— Set exercise —
Copy exactly, please, the lines of the data from its start through the line containing "TOP_CUT_SKEW = 9".

— Source material —
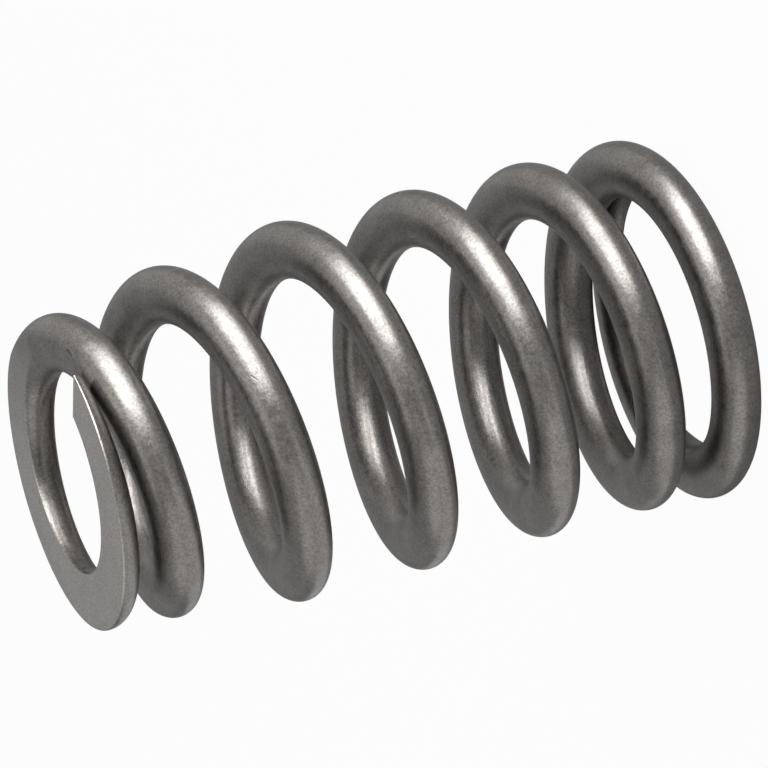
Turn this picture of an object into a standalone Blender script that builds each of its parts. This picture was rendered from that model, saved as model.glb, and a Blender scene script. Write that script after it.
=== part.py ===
# Engine valve spring of the beehive kind, modelled in metres with +Z up.
# One oval steel wire is wound right-handed. Its lower coils are straight, its upper ones
# draw in to a small end, and both ends are closed and ground flat. The spring stands on
# its large end, with its axis on Z and the cut end of the lowest coil at +X.

import math

import bmesh
import bpy
from mathutils import Vector

# Sizes across and along the spring
BASE_DIAMETER = 0.0290  # over the straight lower coils
TOP_DIAMETER = 0.0241  # over the smallest coil, under the retainer
FREE_LENGTH = 0.0529  # between the two ground faces

# The wire, and what grinding leaves of its thickness at the two cut ends
WIRE_WIDTH = 0.0045  # measured across the spring
WIRE_HEIGHT = 0.00376  # measured along it
TIP_THICKNESS = 0.0012
TIP_GAP = 0.0001  # between each cut end and the coil that it closes on
TOP_CUT_SKEW = 9  # degrees, how far the cut at the top leans off the radius

# Winding, in coils counted from the nearer cut end
TOTAL_COILS = 6.8
BASE_CLOSING = 1.86  # the base coils open out over this
TOP_CLOSING = 1.88  # and the top coils over this
DAMPER_RATIO = 0.849  # pitch of the tighter coils above the base, as a share of the active pitch
DAMPER_END = 1.96  # up to here they keep that pitch
DAMPER_FADE = 0.9  # and over this they open out to the active pitch
TAPER_START = 0.64  # below the top, where the coils begin to widen
TAPER_END = 2.76  # below the top, where they have their full size

# What spring-back and heat treatment left of the wound shape
BASE_FLARE = 0.00047  # how far the base tip stands out of its coil's circle
FLARE_LENGTH = 1.3  # coils from the base tip over which that eases away
BOW = 0.00053  # how far the axis stands off its straight line at half height
BOW_HEADING = 31  # degrees anticlockwise from +X, the side that bulges

# Fineness of the mesh
STATIONS_PER_COIL = 32
SECTION_POINTS = 20
GRIND_SNAP = 0.000001  # points nearer than this to a ground face are put on it

STEEL_COLOUR = (0.30, 0.285, 0.275, 1)
STEEL_ROUGHNESS = 0.38
SHARP_ANGLE = 40  # degrees between faces, over which an edge shows as a corner

BASE_RADIUS = (BASE_DIAMETER - WIRE_WIDTH) / 2  # to the middle of the wire
TOP_RADIUS = (TOP_DIAMETER - WIRE_WIDTH) / 2
CLOSED_PITCH = WIRE_HEIGHT + TIP_GAP  # brings a coil, one turn on, just clear of the cut end
BOW_CURVATURE = 8 * BOW / FREE_LENGTH**2


def ease(value, ramp):
    """Rises from 0 at 0 to 1 at the end of the ramp, level at both."""
    share = min(max(value / ramp, 0), 1)
    return share * share * (3 - 2 * share)


def ease_area(value, ramp):
    """Area under ease from 0 up to this value."""
    share = min(max(value / ramp, 0), 1)
    return ramp * (share**3 - share**4 / 2) + max(value - ramp, 0)


def pitch_shares(coil):
    """The pitch here as a share of the active pitch, and a share of the closed pitch to add."""
    top_hold = (1 - ease(TOTAL_COILS - coil, TOP_CLOSING)) / (1 - ease_area(1, TOP_CLOSING))
    base_hold = (1 - ease(coil, BASE_CLOSING)) / (1 - ease_area(1, BASE_CLOSING))
    damper_hold = 1 - ease(coil - DAMPER_END, DAMPER_FADE)
    active = 1 - top_hold - DAMPER_RATIO * base_hold - (1 - DAMPER_RATIO) * damper_hold
    return active, top_hold + base_hold


def climb_shares(coil):
    """The same two shares summed from the base tip up to this coil."""
    below_top = TOTAL_COILS - coil
    top_climb = coil + ease_area(below_top, TOP_CLOSING) - ease_area(TOTAL_COILS, TOP_CLOSING)
    top_hold = top_climb / (1 - ease_area(1, TOP_CLOSING))
    base_hold = (coil - ease_area(coil, BASE_CLOSING)) / (1 - ease_area(1, BASE_CLOSING))
    damper_hold = coil - ease_area(coil - DAMPER_END, DAMPER_FADE)
    active = coil - top_hold - DAMPER_RATIO * base_hold - (1 - DAMPER_RATIO) * damper_hold
    return active, top_hold + base_hold


def radius_at(coil):
    """Radius to the middle of the wire, drawn in towards the top and flared at the base tip."""
    taper = ease(TOTAL_COILS - coil - TAPER_START, TAPER_END - TAPER_START)
    flare = BASE_FLARE * (1 - ease(coil, FLARE_LENGTH))
    return TOP_RADIUS + (BASE_RADIUS - TOP_RADIUS) * taper + flare


def bowed(point):
    """Moves a point of the straight spring to its place in the bowed one."""
    heading = math.radians(BOW_HEADING)
    bulge = Vector((math.cos(heading), math.sin(heading), 0))
    from_middle = point.z - FREE_LENGTH / 2
    lift = from_middle * BOW_CURVATURE * point.dot(bulge)
    return point + bulge * (BOW - BOW_CURVATURE * from_middle**2 / 2) + Vector((0, 0, lift))


def height_before_bow(coil, height):
    """Height of the wire in the straight spring which the bow brings to this height."""
    heading = 2 * math.pi * coil - math.radians(BOW_HEADING)
    slope = BOW_CURVATURE * radius_at(coil) * math.cos(heading)
    return (height + slope * FREE_LENGTH / 2) / (1 + slope)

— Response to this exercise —
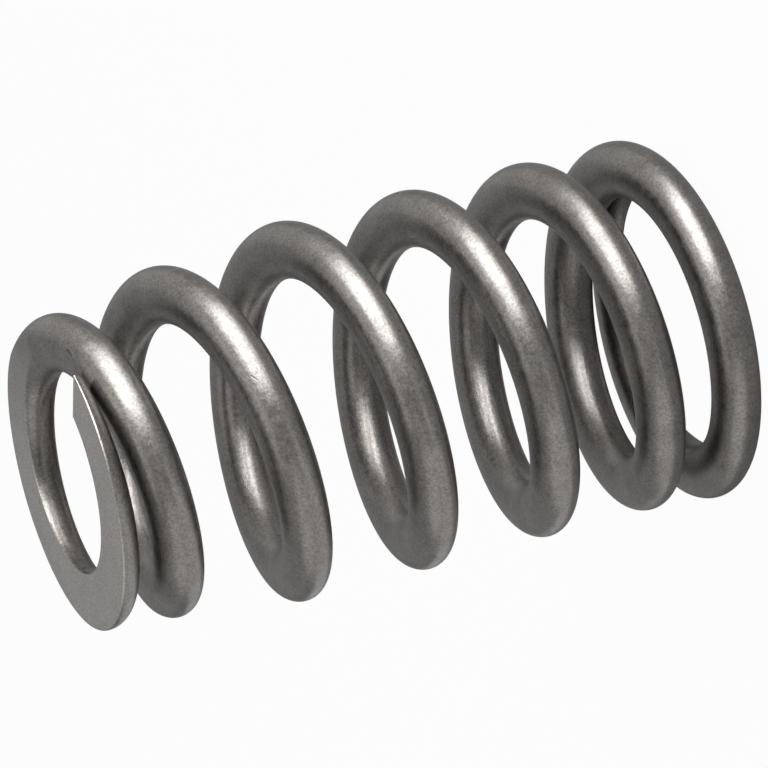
Turn this picture of an object into a standalone Blender script that builds each of its parts. This picture was rendered from that model, saved as model.glb, and a Blender scene script. Write that script after it.
=== part.py ===
# Engine valve spring of the beehive kind, modelled in metres with +Z up.
# One oval steel wire is wound right-handed. Its lower coils are straight, its upper ones
# draw in to a small end, and both ends are closed and ground flat. The spring stands on
# its large end, with its axis on Z and the cut end of the lowest coil at +X.

import math

import bmesh
import bpy
from mathutils import Vector

# Sizes across and along the spring
BASE_DIAMETER = 0.0290  # over the straight lower coils
TOP_DIAMETER = 0.0241  # over the smallest coil, under the retainer
FREE_LENGTH = 0.0529  # between the two ground faces

# The wire, and what grinding leaves of its thickness at the two cut ends
WIRE_WIDTH = 0.0045  # measured across the spring
WIRE_HEIGHT = 0.00376  # measured along it
TIP_THICKNESS = 0.0012
TIP_GAP = 0.0001  # between each cut end and the coil that it closes on
TOP_CUT_SKEW = 9  # degrees, how far the cut at the top leans off the radius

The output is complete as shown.